One note on the yeast, the can says to open it cold. I guess this is to to keep it from spraying during opening? Anyway, I opened it and all the yeast was packed in the bottom (like you'd see in a White Labs vial) I could not shake it up at this point to get the yeast into suspension with an open can, and since I was using ESB yeast which is super flocculant and makes a very dense cake, it was hard to get it out of the can. I swirled it a lot, crushed the can a bit and finally the whole plug of yeast dropped out in one piece into my funnel. I had to get the remaining few ounces of wort from my kettle to pour over the yeast to get it to break apart and fall into my fermenter. Lesson learned, need to shake it up before opening next time.
 
I was trying to figure out what they meant by writing "open cold." I'm still not clear on what they suggest. If you open the yeast when cold, it will not be at the correct temperature to pitch. And if you open cold and then let sit to warm up, you give opportunity for contamination with the open lid.

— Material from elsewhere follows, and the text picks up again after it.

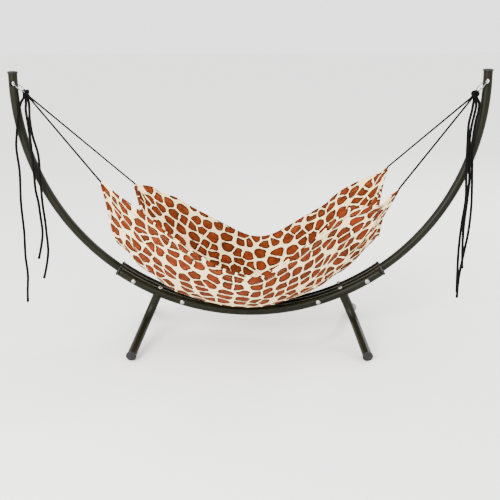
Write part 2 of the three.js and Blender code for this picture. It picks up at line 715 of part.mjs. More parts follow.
// Hanging tails: the hand-chosen points of each route, from the knot down
const tailRoutes = {
  left_tail_1: [
    [-443, -6, 479], [-446, -11, 467], [-449, -16, 445], [-453, -18, 420], [-456, -18, 393],
    [-453, -18, 345], [-455, -18, 283], [-453, -18, 222], [-454, -18, 172], [-452, -18, 135],
    [-455, -18, 98], [-456, -18, 77],
  ],
  left_tail_2: [
    [-433.5, -9.5, 476], [-433, -15, 464], [-430, -18, 440], [-427, -18, 400], [-425, -18, 347],
    [-424, -18, 308], [-420, -18, 283], [-418, -18, 256], [-416, -18, 222], [-420, -18, 196],
    [-427, -18, 168],
  ],
  left_tail_3: [
    [-428, -1, 481], [-426, -11, 467], [-425, -20, 446], [-421, -22, 415], [-413, -22, 380],
    [-412, -22, 322], [-411, -22, 283], [-408, -22, 245], [-407, -22, 222], [-406, -22, 185],
    [-411, -22, 155], [-418, -22, 128],
  ],
  right_tail_1: [
    [436.5, -10, 471], [434, -14, 458], [428, -18, 430], [426, -18, 400], [428, -18, 360],
    [430, -18, 320], [428, -19, 285], [424, -22, 240], [423, -23, 200], [425, -23, 149],
  ],
  right_tail_2: [
    [430, -6, 474], [427, -13, 458], [422, -20, 436], [421, -23, 400], [422, -23, 340],
    [424, -23, 290], [419, -23, 240], [416, -23, 190], [416, -23, 140], [417, -23, 100],
  ],
  right_tail_3: [
    [443, -6, 474], [441, -12, 460], [435, -18, 436], [432, -18, 400], [434, -18, 350],
    [436, -18, 310], [437, -18, 270], [434, -18, 220], [428, -18, 180], [421, -18, 130],
    [419, -18, 86],
  ],
};

function addTail(parent, name) {
  const route = tailRoutes[name].map(([x, y, z]) => new THREE.Vector3(x, y, z));
  const points = [knotExit(Math.sign(route[0].x), route[0]), ...route];
  const curve = new THREE.CatmullRomCurve3(points, false, 'centripetal');
  const steps = Math.ceil(curve.getLength() / (CORD_STEP_DIAMETERS * TAIL_D));
  const spaced = curve.getSpacedPoints(steps);
  node(parent, name, sweep(spaced, circleShape(TAIL_D, CORD_SIDES)), blackCord);
}

for (const face of faces) addSpliceArc(face);
for (const side of sides) {
  addMainArc(side);
  for (const bolt of boltPlaces) addSpliceBolt(side, bolt);
  for (const face of faces) addLeg(side, face);
  addRingAndKnot(side);
  addEndCord(side);
}
addPanel();
for (const name of Object.keys(tailRoutes)) addTail(sling, name);

export default hammock;
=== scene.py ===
"""Cat hammock: a printed cloth sling hung on cords inside a half-circle of bolted steel tube."""

import bisect
import logging
import math
from dataclasses import dataclass, field
from enum import Enum

import bmesh
import bpy
from mathutils import Matrix, Vector, noise


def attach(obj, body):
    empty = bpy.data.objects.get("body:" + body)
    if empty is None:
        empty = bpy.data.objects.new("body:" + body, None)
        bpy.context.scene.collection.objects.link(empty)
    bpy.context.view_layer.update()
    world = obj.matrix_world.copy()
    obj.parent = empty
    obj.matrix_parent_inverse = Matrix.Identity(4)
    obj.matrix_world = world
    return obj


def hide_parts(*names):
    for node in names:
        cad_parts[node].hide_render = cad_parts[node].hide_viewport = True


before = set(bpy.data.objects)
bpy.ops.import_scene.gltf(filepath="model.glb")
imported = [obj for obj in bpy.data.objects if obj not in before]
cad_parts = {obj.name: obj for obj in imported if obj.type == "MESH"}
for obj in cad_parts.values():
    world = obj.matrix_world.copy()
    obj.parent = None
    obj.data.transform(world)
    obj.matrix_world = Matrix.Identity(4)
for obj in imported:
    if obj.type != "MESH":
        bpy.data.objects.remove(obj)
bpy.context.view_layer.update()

log = logging.getLogger("cat_hammock")

MM = 0.001
X_AXIS = Vector((1, 0, 0))
Y_AXIS = Vector((0, 1, 0))
Z_AXIS = Vector((0, 0, 1))
MERGE = 0.01 * MM
SHARP_DEGREES = 35.0
SOFT_SHARP_DEGREES = 60.0
CLOTH_SHARP_DEGREES = 80.0
CORD_END_INSET = 0.35
CORD_END_DOME = 0.3
CURVE_STEPS = 12


class Side(Enum):
    """The two halves of the hammock, with the sign of X on each."""

    LEFT = -1
    RIGHT = 1

    @property
    def word(self) -> str:
        """Name used in the pieces' names."""
        return self.name.lower()


class Face(Enum):
    """Front and rear, with the sign of Y on each."""

    FRONT = -1
    REAR = 1

    @property
    def word(self) -> str:
        """Name used in the pieces' names."""
        return self.name.lower()


# ---- Mesh helpers


def finish_mesh(bm: bmesh.types.BMesh, name: str, sharp_degrees: float = SHARP_DEGREES) -> bpy.types.Object:
    """Turns a bmesh into a smooth-shaded object at the origin.

    Args:
        bm: The shape, in metres, in the frame's own place. It is freed.
        name: Name of the new object and its mesh.
        sharp_degrees: Edges that turn more than this stay sharp.

    Returns:
        The new object, linked to the scene.
    """
    mesh = bpy.data.meshes.new(name)
    bm.to_mesh(mesh)
    bm.free()
    mesh.shade_smooth()
    mesh.set_sharp_from_angle(angle=math.radians(sharp_degrees))
    obj = bpy.data.objects.new(name, mesh)
    bpy.context.scene.collection.objects.link(obj)
    return obj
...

I'm thinking I would rather deal with a bit of pressure when opening at pitching temperature.

Thoughts?

PS. Which ones of theirs is an ESB? Is this a 1968 equivalent you speak of?
 
What I would do is to shake it well, barely open the lid to let the pressure off, then cover the can with some sanitized foil. This should be sufficient to keep any contaminants out of the yeast and allow the yeast to warm up to pitch temps. The can is pretty small, and if you put it in a warm water bath, I'd guess you could warm the yeast really quickly. The "Pub" strain is WY 1968-London ESB. I talked to the owners of Imperial about equivalents so that is 100% solid info.
 
I decided to do a 10 gallon batch of a Belgian Pale Ale and split the batch with two yeasts from Imperial Organic Yeast, their Workhorse and Rustic. I can't wait to taste the differences.

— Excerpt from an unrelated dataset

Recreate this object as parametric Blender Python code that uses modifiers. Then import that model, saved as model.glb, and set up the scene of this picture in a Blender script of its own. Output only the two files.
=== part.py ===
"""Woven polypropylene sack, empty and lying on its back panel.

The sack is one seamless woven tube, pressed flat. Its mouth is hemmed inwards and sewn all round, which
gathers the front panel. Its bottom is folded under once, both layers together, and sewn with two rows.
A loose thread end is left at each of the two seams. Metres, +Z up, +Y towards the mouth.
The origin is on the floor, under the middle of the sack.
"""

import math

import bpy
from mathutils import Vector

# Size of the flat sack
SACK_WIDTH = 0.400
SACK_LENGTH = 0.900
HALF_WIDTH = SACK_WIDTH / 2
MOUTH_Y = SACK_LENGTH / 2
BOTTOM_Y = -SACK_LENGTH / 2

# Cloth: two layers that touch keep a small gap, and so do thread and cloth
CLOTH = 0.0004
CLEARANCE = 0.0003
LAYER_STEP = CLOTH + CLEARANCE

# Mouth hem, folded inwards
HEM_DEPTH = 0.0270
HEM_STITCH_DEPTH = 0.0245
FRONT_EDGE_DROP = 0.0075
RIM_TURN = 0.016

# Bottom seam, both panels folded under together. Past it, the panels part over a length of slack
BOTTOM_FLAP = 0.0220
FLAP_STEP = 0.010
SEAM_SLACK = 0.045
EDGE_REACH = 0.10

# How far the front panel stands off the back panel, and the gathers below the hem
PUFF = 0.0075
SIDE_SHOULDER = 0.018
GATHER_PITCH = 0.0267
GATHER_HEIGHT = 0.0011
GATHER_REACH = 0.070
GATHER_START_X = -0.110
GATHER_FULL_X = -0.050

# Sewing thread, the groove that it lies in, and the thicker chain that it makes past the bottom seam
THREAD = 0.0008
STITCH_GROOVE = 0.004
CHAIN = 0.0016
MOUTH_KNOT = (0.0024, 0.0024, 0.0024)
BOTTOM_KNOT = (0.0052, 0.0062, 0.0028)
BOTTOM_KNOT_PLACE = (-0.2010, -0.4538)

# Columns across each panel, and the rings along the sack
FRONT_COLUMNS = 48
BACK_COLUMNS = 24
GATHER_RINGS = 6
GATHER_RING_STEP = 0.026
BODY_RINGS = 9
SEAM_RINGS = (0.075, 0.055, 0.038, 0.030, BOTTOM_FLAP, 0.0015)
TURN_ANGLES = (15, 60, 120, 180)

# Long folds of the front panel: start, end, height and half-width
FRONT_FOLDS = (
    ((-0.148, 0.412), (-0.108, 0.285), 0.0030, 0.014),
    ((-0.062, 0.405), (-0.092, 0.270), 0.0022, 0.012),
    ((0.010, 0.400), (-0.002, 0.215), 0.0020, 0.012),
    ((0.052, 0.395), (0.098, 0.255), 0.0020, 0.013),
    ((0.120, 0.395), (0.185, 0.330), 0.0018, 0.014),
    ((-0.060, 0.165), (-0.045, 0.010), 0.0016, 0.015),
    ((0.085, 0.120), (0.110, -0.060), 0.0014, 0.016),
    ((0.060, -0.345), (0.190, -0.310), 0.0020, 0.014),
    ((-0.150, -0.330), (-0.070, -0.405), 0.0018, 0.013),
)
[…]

I contacted Imperial Organic Yeast about pitching temperature and this is what they said...
"We dont believe that a 30 degree temp change (fridge at 40 to wort at 70) will have any negative effect on the yeast. You can just pull it out of the fridge, drop it in sani, and then open and pitch. If you want to let it warm up, take the can out for 20 minutes, then sani, open and pitch."

I also bought a 50 lb bag of the Full Pint malt. Soon I want to brew a beer with a Full Pint dominant grain bill and really taste the difference.

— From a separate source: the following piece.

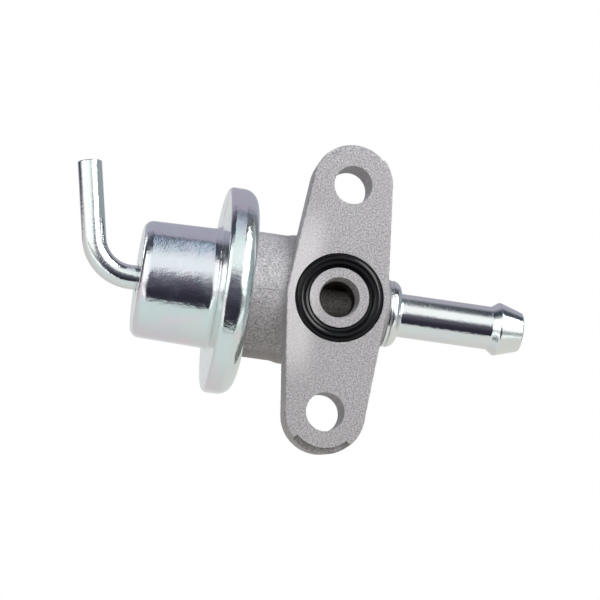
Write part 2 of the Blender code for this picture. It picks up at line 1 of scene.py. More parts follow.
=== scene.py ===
"""Looks of the fuel pressure regulator: fine meshes, finishes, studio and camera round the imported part.

Metres, in the part's own frame: +X along the regulator's axis towards the return pipe, -Y out of the
mounting face, +Z along the line of the bolt holes, and the origin at the centre of the inlet port.
"""
import json
from math import asin, atan2, cos, hypot, pi, radians, sin, tan

import bmesh
import bpy
from mathutils import Matrix, Vector


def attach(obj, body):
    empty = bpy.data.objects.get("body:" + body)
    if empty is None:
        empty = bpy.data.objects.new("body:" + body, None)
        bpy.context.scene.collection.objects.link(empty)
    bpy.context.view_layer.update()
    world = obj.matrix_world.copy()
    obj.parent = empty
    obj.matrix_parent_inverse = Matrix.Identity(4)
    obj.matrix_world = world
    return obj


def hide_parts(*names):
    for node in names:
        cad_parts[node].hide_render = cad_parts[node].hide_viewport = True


MM = 0.001

# Sizes that the fine meshes share with the solids
AXIS_DEPTH = 13.0 * MM
SEAM = 0.3 * MM
FLANGE_THICKNESS = 8.0 * MM
FLANGE_LEFT = 9.6 * MM
FLANGE_RIGHT = 9.0 * MM
FLANGE_CORNER_RADIUS = 3.0 * MM
FLANGE_END_RADIUS = 7.3 * MM
FLANGE_END_OFFSET = 0.3 * MM
FLANGE_DRAFT = radians(1.5)
BOLT_SPACING = 41.5 * MM
BOLT_HOLE_RADIUS = 3.5 * MM
REBATE_RADIUS = 6.45 * MM
REBATE_HALF_ANGLE = radians(44)
REBATE_DEPTH = 1.3 * MM
PORT_RADIUS = 3.4 * MM
PORT_MOUTH = 3.7 * MM
PORT_MOUTH_DEPTH = 0.9 * MM
GROOVE_INNER = 5.4 * MM
GROOVE_OUTER = 8.1 * MM
RING_SECTION = 1.15 * MM
RING_PROUD = 0.5 * MM
RING_MIDDLE = 7.04 * MM
RING_HALF_WIDTH = 1.05 * MM
RING_WEB = 5.5 * MM
RING_SEAT = 1.75 * MM
RING_WEB_TOP = 0.42 * MM
RING_ARC_START = -72
RING_ARC_SWEEP = 162
RING_ARC_STEPS = 40
NECK_RADIUS = 11.7 * MM
BODY_RADIUS = 12.0 * MM
BODY_START = -8.3 * MM
BOSS_RADIUS = 6.4 * MM
BOSS_END = 10.45 * MM
BOSS_CONE = radians(61)
SHOULDER_RADIUS = 13.3 * MM
SHOULDER_END = -16.3 * MM
CHAMBER_RADIUS = 5.6 * MM
CHAMBER_END = 4.3 * MM
CAVITY_RADIUS = 10.4 * MM
CLAMP_LEFT = -19.35 * MM
CLAMP_RIGHT = -17.15 * MM
CLAMP_RADIUS = 17.6 * MM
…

Anyone have any experience with these new offerings?
 
My Wet hop beer turned out spectacular with the Full Pint malt and Imperial Yeast Pub (London ESB/English Ale) yeast. Steinbarts did not get Centennial, but replaced with fresh Amarillo! The malt does lend a mild salted popcorn aroma (as described above ) that is very pleasing. The yeast was a beast, primary was done in 4 days without a starter for a 12 gallon batch. I harvested a whole quart of quality yeast from the fermenter. I am very pleased with both products. Next up are another wet hop APA and a porter.
 
My Wet hop beer turned out spectacular with the Full Pint malt and Imperial Yeast Pub (London ESB/English Ale) yeast. Steinbarts did not get Centennial, but replaced with fresh Amarillo! The malt does lend a mild salted popcorn aroma (as described above ) that is very pleasing. The yeast was a beast, primary was done in 4 days without a starter for a 12 gallon batch. I harvested a whole quart of quality yeast from the fermenter. I am very pleased with both products. Next up are another wet hop APA and a porter.

I just got a 10 bag of this stuff and am looking forward to brewing with it one of these days. Funny enough I was thinking of doing either a SMaSH with it or with 5-10% Carastan.